While teaching Conceptual Mathematics, we had noted that in the category of directed graphs, the arrow satisfies the quadratic equation X^2 = X + 2D, and hence reasoned that algebraic equations have further uses in combinatorics. Noting that Steve's equation for a negative set is a special case of the equation describing the data type 'lists in the alphabet A', namely X = 1+AX, we tried simple substitution in order to get a description of 'lists of lists', namely X = 1 + X^2, which is also known as the binary tree equation for data types. This led easily to the conclusion that the tree data type has the primitive 6th root of unity as its Euler characteristic, and that in fact the more precise form X^7=X of this conclusion gives an interesting object of dimensions. This led to the conjecture that in some combinatorial categories there are no isomorphisms other than those which are rig-theoretic consequences of the defining equations, in other words, that they objectify the rig presented; that simply means that the proof of entailments is just high school algebra, except that negatives and cancellation are not used; in such calculations the expressions may become longer and longer under repeated substitutions, but then suddenly collapse due to the use of the defining equations. Our friend Andreas Blass dubbed this case of the conjecture 'Seven Trees in One', and proved it in a brilliant paper motivated by the idea of the classifying topos for the equation in question.
Subsequently, several other cases were proved by Robbie Gates. It became clear that equations of the fixed-point kind were appropriate candidates for objectification, at least from the data type point of view, with the right-hand side of the polynomial equation involving a signature in the sense of universal algebra; a fixed-point bijection holds for free algebras over free theories (also known as 'Peano algebras'). Matias Menni's recent work has succeeded to remove restrictive conditions on the signature.
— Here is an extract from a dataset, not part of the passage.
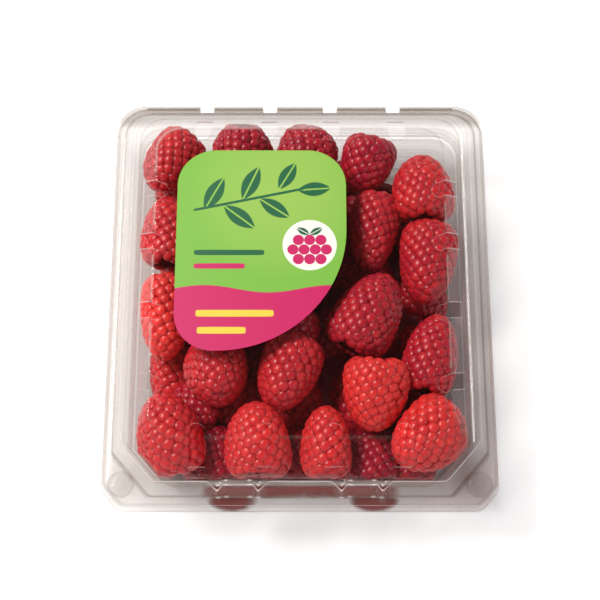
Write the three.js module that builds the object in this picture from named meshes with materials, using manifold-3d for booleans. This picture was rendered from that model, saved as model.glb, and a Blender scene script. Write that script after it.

Extensions to fixed-point equations in several variables (corresponding to signatures for multi-sorted universal algebra), had also been proposed by Steve.
For many winter vacations Steve accompanied us to Oaxaca, Mexico, where we worked on extending and recording the results of Objective Number Theory. We studied deep into the nights; sometimes Fatima heard us giggle, because we had discovered how simply some results could be proved. In the morning she typed the notes that I had left on her table. Whenever unfinished trains of thought occurred in the manuscript, we wrote SHOULD in large lettersÉ
We felt that our work received an additional inspiration from the ancient Zapotec city that could be glimpsed from our roof top.
Although Steve is gone, his work and his guiding spirit live on.